Information supplied
++++++++

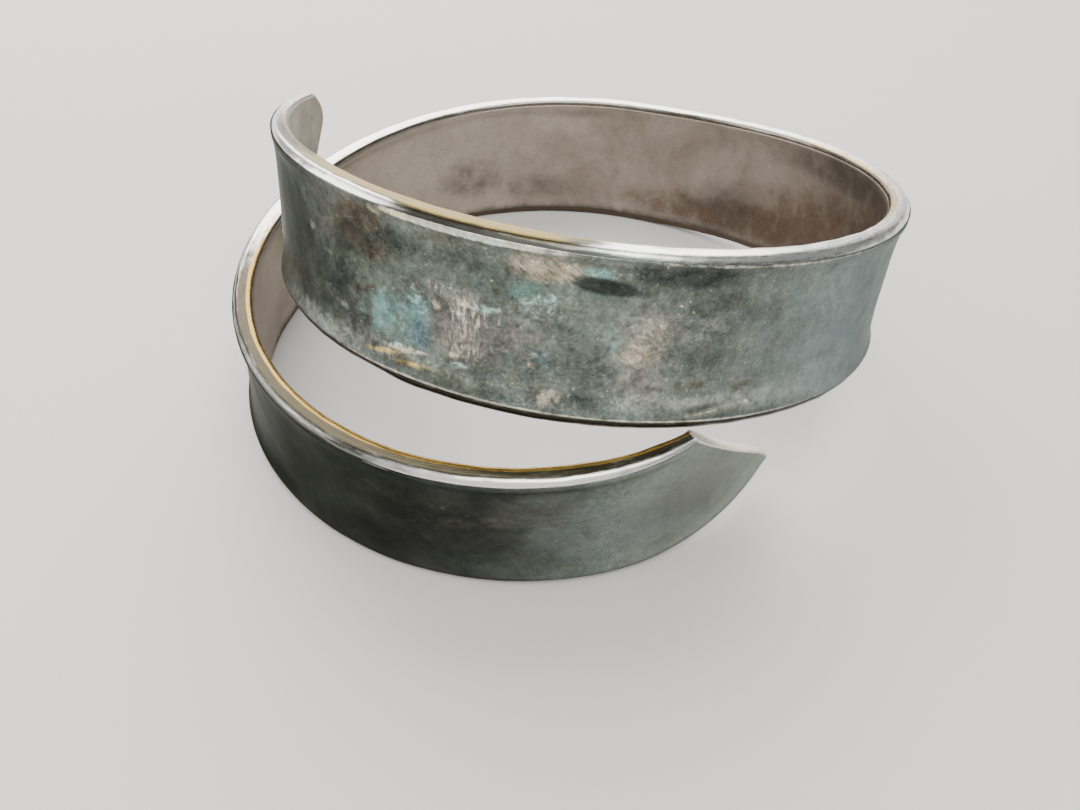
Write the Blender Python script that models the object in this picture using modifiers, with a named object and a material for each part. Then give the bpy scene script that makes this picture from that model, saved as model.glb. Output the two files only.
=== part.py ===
"""Wrap bangle: a strip of sheet silver coiled about one and a third turns round the wrist,
with a round silver wire soldered along each of its two long edges.

Metres, +Z up. The bangle lies on its lower coil. The origin is on the table, under the
middle of the bangle's box, and the lower end of the strip points to the front right.
A place on the band is given by its turn, the angle in degrees that the strip has wound
clockwise (seen from above) since the front right, and by its share, the fraction of the
way across from the lower wire's centre line (0) to the upper wire's (1).
"""

import math

import bpy
import numpy as np

MM = 0.001

# The coil, as the strip was bent by hand: the lower edge's radius and the strip's outward
# lean, stated at every STATION_STEP degrees of turn and smooth in between.
STATION_STEP = 60.0
EDGE_RADII = (29.0, 33.5, 33.5, 29.6, 28.9, 32.1, 30.4, 28.6, 27.2)
OUTWARD_LEANS = (2.0, 5.0, -9.0, -3.0, 5.0, 0.0, -6.0, -12.0, -5.0)
FIRST_HEADING = -54.5
PLAN_CENTRE = (-0.6 * MM, -2.3 * MM)

# The rise: the coil lies flat until RISE_FROM, then swings up like a tilted ring.
RISE_FROM = 235.0
RISE_SPAN = 186.0
RISE_HEIGHT = 18.5 * MM
RISE_SKEW = 0.55 * MM
SPRING_UNTIL = 30.0
SPRING_HEIGHT = 2.0 * MM

# The band: its width over both wires narrows evenly from the lower end to the upper one.
WIDTH_AT_START = 16.7 * MM
WIDTH_AT_END = 15.1 * MM
SHEET_THICKNESS = 1.2 * MM
WIRE_RADIUS = 1.0 * MM
SOLDER_GAP = 0.05 * MM

# The two ends are sheared on a curve: the lower end keeps a tip at its lower edge and the
# upper end one at its upper edge, whose corner is filed round.
START_TURN = -8.5
START_SHEAR = 20.0
END_TURN = 497.5
END_SHEAR = 13.0
SHEAR_POWER = 1.5
CORNER_FROM_SHARE = 0.84
CORNER_TURN = 3.2

# Mesh fineness.
WIRE_SIDES = 8
POINTS_ALONG = 112
ROWS_ACROSS = 7


def smooth_through(values, turn):
    """Natural cubic curve through values stated every STATION_STEP degrees, read at turn."""
    values = np.asarray(values)
    count = len(values)
    matrix = np.eye(count)
    right_side = np.zeros(count)
    for row in range(1, count - 1):
        matrix[row, row - 1:row + 2] = (1.0, 4.0, 1.0)
        right_side[row] = 6.0 * (values[row - 1] - 2.0 * values[row] + values[row + 1])
    bend = np.linalg.solve(matrix, right_side)
    place = np.asarray(turn) / STATION_STEP
    left = np.clip(np.floor(place).astype(int), 0, count - 2)
    after = place - left
    before = 1.0 - after
    return (before * values[left] + after * values[left + 1]
            + ((before ** 3 - before) * bend[left] + (after ** 3 - after) * bend[left + 1]) / 6.0)


def lower_edge_height(turn):
    """Height of the band's lower edge over the table: flat, then a raised cosine."""
    rise = np.clip((turn - RISE_FROM) / RISE_SPAN, 0.0, None)
    spring = np.clip((SPRING_UNTIL - turn) / SPRING_UNTIL, 0.0, None)
    return (RISE_HEIGHT * (1.0 - np.cos(np.pi * rise)) / 2.0
            + RISE_SKEW * (1.0 - np.cos(2.0 * np.pi * rise)) / 2.0
            + SPRING_HEIGHT * spring ** 2)


def lower_wire_line(turn):
    """Centre line of the lower wire, which lies on the table on one of its flat sides."""
    radius = smooth_through(EDGE_RADII, turn) * MM
    heading = np.radians(FIRST_HEADING - turn)
    flat_side = WIRE_RADIUS * math.cos(math.pi / WIRE_SIDES)
    return np.stack([radius * np.cos(heading) - PLAN_CENTRE[0],
                     radius * np.sin(heading) - PLAN_CENTRE[1],
                     lower_edge_height(turn) + flat_side], axis=-1)


def across_band(turn):
    """Unit vector from the lower wire to the upper wire, square to the strip's length."""
    step = 0.1
    along = lower_wire_line(turn + step) - lower_wire_line(turn - step)
    along /= np.linalg.norm(along, axis=-1, keepdims=True)
    outward = np.stack([-along[..., 1], along[..., 0], np.zeros_like(turn)], axis=-1)
    outward /= np.linalg.norm(outward, axis=-1, keepdims=True)
    upward = np.cross(outward, along)
    upward *= np.where(upward[..., 2:] < 0.0, -1.0, 1.0)
    lean = np.radians(smooth_through(OUTWARD_LEANS, turn))[..., None]
    return upward * np.cos(lean) + outward * np.sin(lean)


def wire_spacing(turn):
    """Distance between the two wires' centre lines."""
    wound = (turn - START_TURN) / (END_TURN - START_TURN)
    return WIDTH_AT_START + (WIDTH_AT_END - WIDTH_AT_START) * wound - 2.0 * WIRE_RADIUS


def band_point(turn, share):
    """Point on the band's middle surface."""
    turn = np.asarray(turn, dtype=float)
    reach = (wire_spacing(turn) * share)[..., None]
    return lower_wire_line(turn) + across_band(turn) * reach


def first_turn(share):
    """Turn at which the sheared lower end cuts the band, at a share of its width."""
    return START_TURN + START_SHEAR * share ** SHEAR_POWER


def last_turn(share):
    """Turn at which the sheared upper end with its filed corner cuts the band."""
    corner = np.clip((share - CORNER_FROM_SHARE) / (1.0 - CORNER_FROM_SHARE), 0.0, None)
    return END_TURN - END_SHEAR * (1.0 - share) ** SHEAR_POWER - CORNER_TURN * corner ** 2


def silver(name, colour, roughness):
    """Metal material of one colour."""
    material = bpy.data.materials.new(name)
    material.use_nodes = True
    shader = material.node_tree.nodes["Principled BSDF"]
    shader.inputs["Base Color"].default_value = (*colour, 1.0)
    shader.inputs["Metallic"].default_value = 1.0
    shader.inputs["Roughness"].default_value = roughness
    return material


def add_band_strip(collection, material):
    """The sheet strip between the wires: its middle surface, thickened both ways."""
    margin = (WIRE_RADIUS + SOLDER_GAP) / wire_spacing(np.array([START_TURN, END_TURN])).min()
    share = np.linspace(margin, 1.0 - margin, ROWS_ACROSS)[:, None]
    progress = np.linspace(0.0, 1.0, POINTS_ALONG)[None, :]
    turn = first_turn(share) + (last_turn(share) - first_turn(share)) * progress
    points = band_point(turn, np.broadcast_to(share, turn.shape)).reshape(-1, 3)
    corner = (np.arange(ROWS_ACROSS - 1)[:, None] * POINTS_ALONG
              + np.arange(POINTS_ALONG - 1)[None, :]).ravel()
    faces = np.stack([corner, corner + 1, corner + POINTS_ALONG + 1, corner + POINTS_ALONG],
                     axis=1)
    mesh = bpy.data.meshes.new("band_strip")
    mesh.from_pydata(points.tolist(), [], faces.tolist())
    mesh.materials.append(material)
    mesh.shade_smooth()
    strip = bpy.data.objects.new("band_strip", mesh)
    collection.objects.link(strip)
    sheet = strip.modifiers.new("sheet", "SOLIDIFY")
    sheet.thickness = SHEET_THICKNESS
    sheet.offset = 0.0
    sheet.use_even_offset = True
    return strip


def add_edge_wire(collection, name, share, material):
    """A round wire along one edge of the strip, drawn as a bevelled curve."""
    turn = np.linspace(first_turn(share), last_turn(share), POINTS_ALONG)
    line = band_point(turn, share)
    curve = bpy.data.curves.new(name, "CURVE")
    curve.dimensions = "3D"
    curve.twist_mode = "Z_UP"
    curve.bevel_depth = WIRE_RADIUS
    curve.bevel_resolution = (WIRE_SIDES - 4) // 2
    curve.use_fill_caps = True
    curve.materials.append(material)
    spline = curve.splines.new("POLY")
    spline.points.add(len(line) - 1)
    for point, place in zip(spline.points, line):
        point.co = (*place, 1.0)
        point.tilt = math.pi / WIRE_SIDES
    spline.use_smooth = True
    wire = bpy.data.objects.new(name, curve)
    collection.objects.link(wire)
    return wire


def build():
    """Clear the scene and make the bangle's three pieces."""
    for item in list(bpy.data.objects):
        bpy.data.objects.remove(item, do_unlink=True)
    collection = bpy.data.collections.new("wrap_bangle")
    bpy.context.scene.collection.children.link(collection)
    tarnished = silver("tarnished_sheet_silver", (0.10, 0.115, 0.105), 0.45)
    worn = silver("worn_silver_wire", (0.62, 0.58, 0.50), 0.30)
    add_band_strip(collection, tarnished)
    add_edge_wire(collection, "lower_edge_wire", 0.0, worn)
    add_edge_wire(collection, "upper_edge_wire", 1.0, worn)


build()
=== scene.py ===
"""Wrap bangle in hammered, tarnished silver: the looks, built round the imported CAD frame.

Everything is in metres. A place on the band is its turn, the angle in degrees that the
strip has wound clockwise (seen from above) since the front right; its share, the fraction
of the way from the lower wire's centre line (0) to the upper wire's (1); and its depth,
the distance outwards from the sheet's middle.
"""

import math

from collections import namedtuple
from functools import partial

import bmesh
import bpy
import numpy as np
from bpy.props import FloatProperty, FloatVectorProperty, PointerProperty
from bpy.types import Operator, Panel, PropertyGroup
from mathutils import Matrix, Vector


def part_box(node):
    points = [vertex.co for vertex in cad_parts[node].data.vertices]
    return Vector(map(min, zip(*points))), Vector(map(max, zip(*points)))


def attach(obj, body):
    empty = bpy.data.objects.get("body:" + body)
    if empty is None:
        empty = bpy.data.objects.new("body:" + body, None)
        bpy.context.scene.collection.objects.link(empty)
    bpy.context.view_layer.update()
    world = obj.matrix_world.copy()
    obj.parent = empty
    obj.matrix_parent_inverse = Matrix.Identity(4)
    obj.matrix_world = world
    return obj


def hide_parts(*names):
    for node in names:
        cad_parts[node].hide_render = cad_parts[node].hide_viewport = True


bl_info = {
    "name": "Wrap Bangle",
    "version": (1, 0, 0),
    "blender": (4, 5, 0),
    "location": "3D View > Sidebar > Bangle",
    "description": "A coiled bangle of tarnished sheet silver with a wire along each edge",
    "category": "Add Mesh",
}

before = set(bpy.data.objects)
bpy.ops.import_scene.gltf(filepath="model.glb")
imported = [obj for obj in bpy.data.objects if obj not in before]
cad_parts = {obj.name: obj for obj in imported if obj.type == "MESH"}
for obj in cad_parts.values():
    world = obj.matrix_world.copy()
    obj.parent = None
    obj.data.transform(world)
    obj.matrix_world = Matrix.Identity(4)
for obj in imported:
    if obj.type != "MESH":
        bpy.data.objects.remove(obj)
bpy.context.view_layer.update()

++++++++

Task brief
Starting at the line that contains "0.58, 0.50), 0.30)", set down every line up to and including the line that contains "for node in", exactly as given, and no other line.

Response for this exercise
    worn = silver("worn_silver_wire", (0.62, 0.58, 0.50), 0.30)
    add_band_strip(collection, tarnished)
    add_edge_wire(collection, "lower_edge_wire", 0.0, worn)
    add_edge_wire(collection, "upper_edge_wire", 1.0, worn)


build()
=== scene.py ===
"""Wrap bangle in hammered, tarnished silver: the looks, built round the imported CAD frame.

Everything is in metres. A place on the band is its turn, the angle in degrees that the
strip has wound clockwise (seen from above) since the front right; its share, the fraction
of the way from the lower wire's centre line (0) to the upper wire's (1); and its depth,
the distance outwards from the sheet's middle.
"""

import math

from collections import namedtuple
from functools import partial

import bmesh
import bpy
import numpy as np
from bpy.props import FloatProperty, FloatVectorProperty, PointerProperty
from bpy.types import Operator, Panel, PropertyGroup
from mathutils import Matrix, Vector


def part_box(node):
    points = [vertex.co for vertex in cad_parts[node].data.vertices]
    return Vector(map(min, zip(*points))), Vector(map(max, zip(*points)))


def attach(obj, body):
    empty = bpy.data.objects.get("body:" + body)
    if empty is None:
        empty = bpy.data.objects.new("body:" + body, None)
        bpy.context.scene.collection.objects.link(empty)
    bpy.context.view_layer.update()
    world = obj.matrix_world.copy()
    obj.parent = empty
    obj.matrix_parent_inverse = Matrix.Identity(4)
    obj.matrix_world = world
    return obj


def hide_parts(*names):
    for node in names:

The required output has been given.